Menuju kota Jogjakarta kalau zaman dahulu sangatlah jauh hampir menuju ke sana dalam tempo yang cukup lama berkisar secara kalkulasi Sembilan jam sampai ke Jogjakarta karena memakai jalur tradisional atau tidak memakai jalur tol jika di tempuh dengan jalur tol menuju kota Jogjakarta berkisar sampai empat jam jika masuk dari kota sidoarjo menuju kota waru berputar balik ke selatan menuju arah jombang, kertosono, ngajuk, tergalek, madiun, ponorogo, pacitan, magetan, ngawi, dan bisa keluar dua jalur antara kertasura (solo) serta klaten (jogja) nanti melewati boyolali dan sukoharjo menuju kesultanan ngangyokarto hadiningrat daerah istimewa jogjakarta.

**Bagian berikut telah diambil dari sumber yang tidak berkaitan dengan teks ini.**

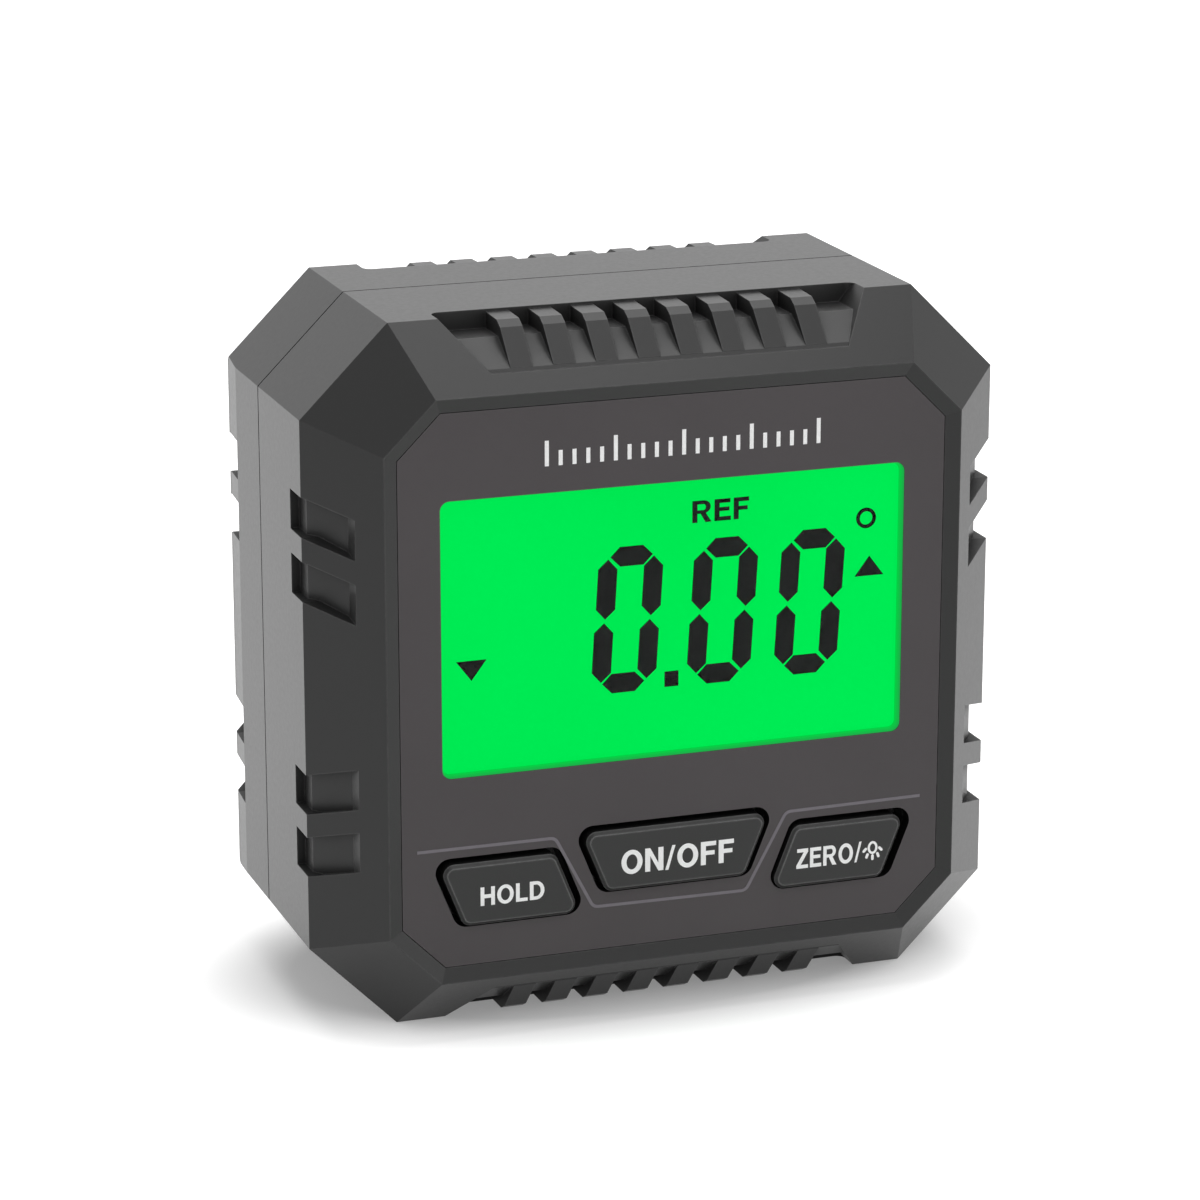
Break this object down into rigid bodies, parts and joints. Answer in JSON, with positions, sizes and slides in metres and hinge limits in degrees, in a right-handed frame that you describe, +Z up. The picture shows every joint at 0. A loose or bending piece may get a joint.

Sebelum memasuki kota Yogyakarta (Jogja) pasti melewati kota Surakarta (Solo) dari segi artefak banyak rumah – rumah yang berarsitektur barat terutama bergaya colonial belanda terutama terletak di pemandangan kota solo yakni berdirinya kompleks rumah – rumah tua (hindia – belanda), serta ada sebuah museum yang sangat besar di kota tersebut yakni sebuah bekas perusahaan gula di zaman belanda dan bangunannya terlihat masih sangat kokoh membentang di sisi jalan raya menuju perjalanan kota Yogyakarta kemudian ada lagi sebuah wisata yang masih banyak di jumpai di sisi jalan yakni taman budoyo srimulyo, domangan museum afandy, dan pasar wiyongan. Rata – rata nama desa di ambilkan dari bahasa sangsekerta yakni percampuran bahasa melayu dan india (asia selatan) seperti (trisakti, pancasila, trisula, bhayangkara, dan Negara) serta memakai huruf pallawa sebagai huruf khas masyarakat jawa dan itu terbentang di pelosok perkotaan, kecamatan dan desa di dua karesidenan ini seperti jojakarta dan surakarta. Khas yang lain di tunjukan dari gaya arsitektur gapura, serta masyarakat yang menghargai keindahan, tradisi dan memegang erat adat – istiadat jawa oleh sebab itu masyarakat jogja dan solo lebih memprioritaskan berdikari, swadaya, kreatifitas, explorasi potensi diri dan alam, berniaga serta tempat untuk menyerhanakan diri seperti angkringan dan wedang hik.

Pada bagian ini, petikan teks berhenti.